De seguir Porfirio Muñoz Ledo al paso que iba podía sucederle lo que a Mike Tyson después de morder la oreja de su adversario: generar el vacío social y político al perder toda legitimidad como contendiente. Pero más allá de las agresiones mutuas -por demás normales en la lucha electoral una vez que las partes escogieron, en plena conciencia y libertad, las tácticas y riesgos históricos de su desempeño político-, es pertinente referirse al verdadero problema de fondo de la crisis perredista: el divorcio o separación entre su comportamiento ético y su conducta política tanto partidaria como de gobierno en el Distrito Federal.
Nos referimos a la incongruencia entre los valores de moral social y democrática, que dice defender un número significativo de militantes, dirigentes, diputados y funcionarios perredistas, y su práctica política real o cotidiana. Cada día es más evidente la contradicción abierta entre sus nobles propósitos de transformación nacional y su verdadera conducta de mezquindad, arrogancia y despotismo burocrático acompañado de una ineficiencia cercana a la inmoralidad por la dimensión de sus estragos públicos.
En relación a sus principios de gobierno, poco se ha hecho para alcanzar la plena vigencia del estado de derecho prometida, y la normatividad administrativa suele violarse sea por ignorancia, falta de experiencia o dolo; la descentralización es puramente retórica y más bien es el caos en la distribución de funciones lo que impera al ritmo de las imposiciones conspirativas de los altos funcionarios del gobierno central; la participación ciudadana se convirtió en meros ejercicios de simulación sin continuidad ni claridad de objetivos; el mejoramiento en la calidad de la vida es quimérico y no se diga el esfuerzo para reducir la iniquidad social; lo mismo puede decirse para el impulso y fomento del desarrollo sustentable. Lejos seguimos de vivir en una ciudad segura y con justicia, más democrática y participativa; tampoco es más incluyente y solidaria; los servicios públicos han decaído notablemente a falta de cuidado y vocación de servicio de los funcionarios encargados; y la ciudadanía constata cada día que nos encontramos frente a un gobierno irresponsable y poco eficiente. Peor aún, si analizamos las razones que explican tamaño fiasco, aparte de los presupuestos insuficientes, encontramos que se reprodujeron las prácticas clientelares, de simulación y corrupción patrimonial que caracterizaban a las administraciones anteriores.
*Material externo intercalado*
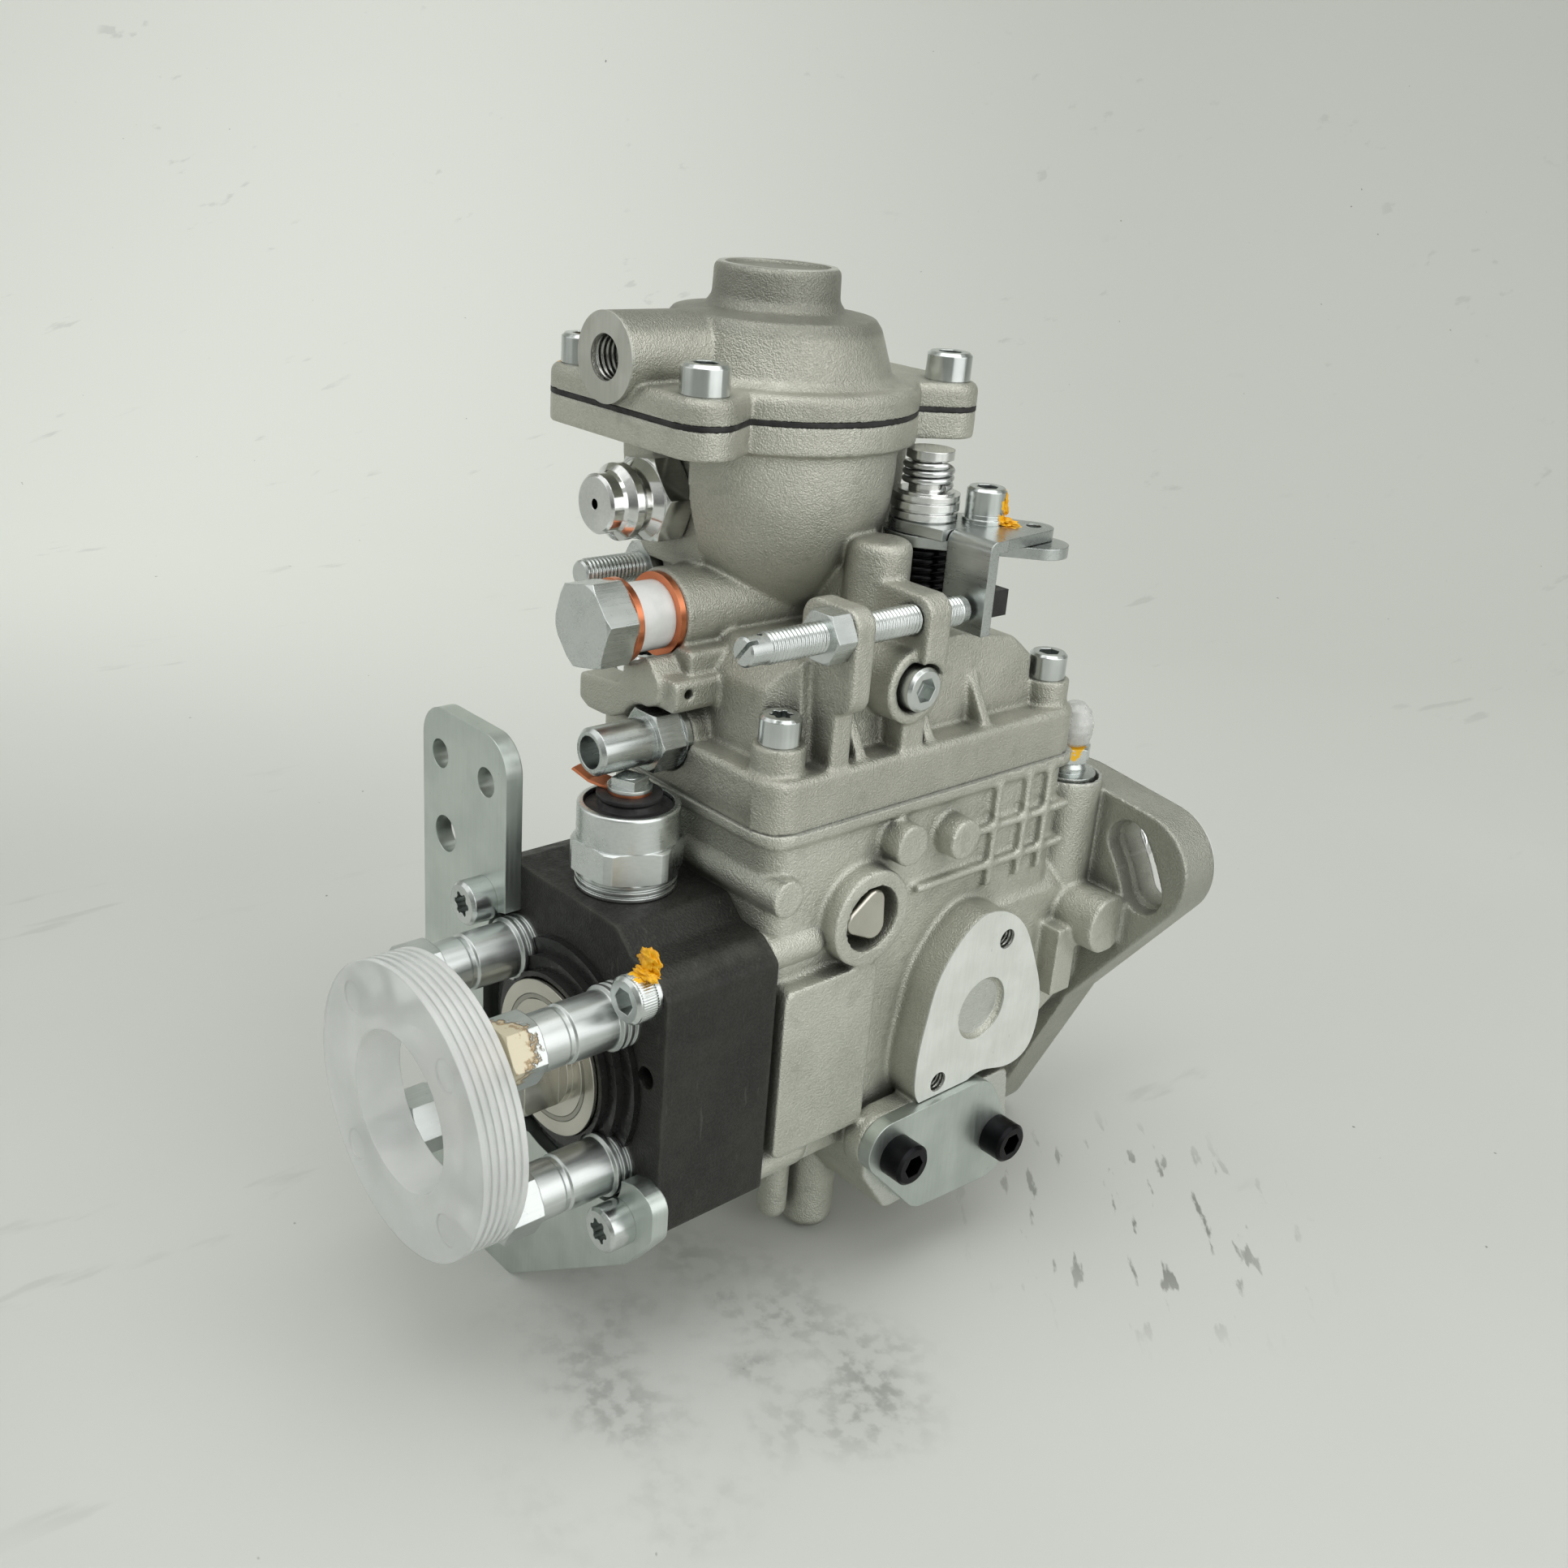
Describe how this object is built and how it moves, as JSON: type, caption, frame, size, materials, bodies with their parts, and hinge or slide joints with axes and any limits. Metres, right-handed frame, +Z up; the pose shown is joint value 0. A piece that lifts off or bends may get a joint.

Para incontables perredistas el fin justifica los medios, ya sea para alcanzar posiciones en el partido, poder en el gobierno o ascenso y permanencia dentro de la nueva nomenklatura. Todo se vale en la lógica burocrática de los nuevos aparatchiks. Pretenden una limpia vocación democrática y se prestan a un fraude masivo en su propia elección interna; se hacen de la vista gorda ante la intervención abierta del gobierno citadino en los procesos electorales internos del PRD (baste como prueba la inadmisible participación de sus funcionarios de todo nivel en las planillas registradas), y critican el régimen de partido de Estado; con toda impunidad purgan, despiden, excluyen o condenan al ostracismo a sus adversarios de izquierda, a falta de poder eliminarlos físicamente al modo del viejo estalinismo, y al mismo tiempo pretenden representar una opción política de izquierda democrática incluyente; reclaman representar las libertades democráticas, pero toman represalias contra todo aquel que se atreve a criticar su ejercicio partidario y de gobierno; se afirma que en el PRD no existe cacicazgo o caudillismo alguno pero nadie da un paso significativo sin la aprobación tácita o explícita del Ingeniero; permiten e impulsan todo tipo de prácticas clientelares y simultáneamente pretenden gobernar para todos; minimizan o hacen caso omiso de la corrupción en las propias filas mientras exigen probidad en los gobiernos priístas y panistas; en fin, se trata de la conocida moral de doble rasero característica de la política autoritaria, hipocritona, corporativa y patrimonial.
De sobra la historia del siglo que culmina se ha encargado de demostrar en términos irrefutables que el fin no justifica los medios, que el extravío de las razones éticas necesariamente conduce a la derrota política electoral, en el mejor de los casos, y a la tragedia histórica en el peor de los escenarios -desaparición de la URSS-. Se está perdiendo a grandes pasos la legitimidad alcanzada en las urnas en 1997, y el voto masivo de castigo se dejará sentir el año próximo, en el país y particularmente en el Distrito Federal, si la autocrítica queda como mero recurso retórico y no se resuelven en la práctica las deficiencias más apremiantes en el ejercicio de gobierno; si se continúa con la política de las avestruces en materias de corrupción, seguridad, eficiencia en los servicios, organización ciudadana y prácticas administrativas fuera de las normas vigentes.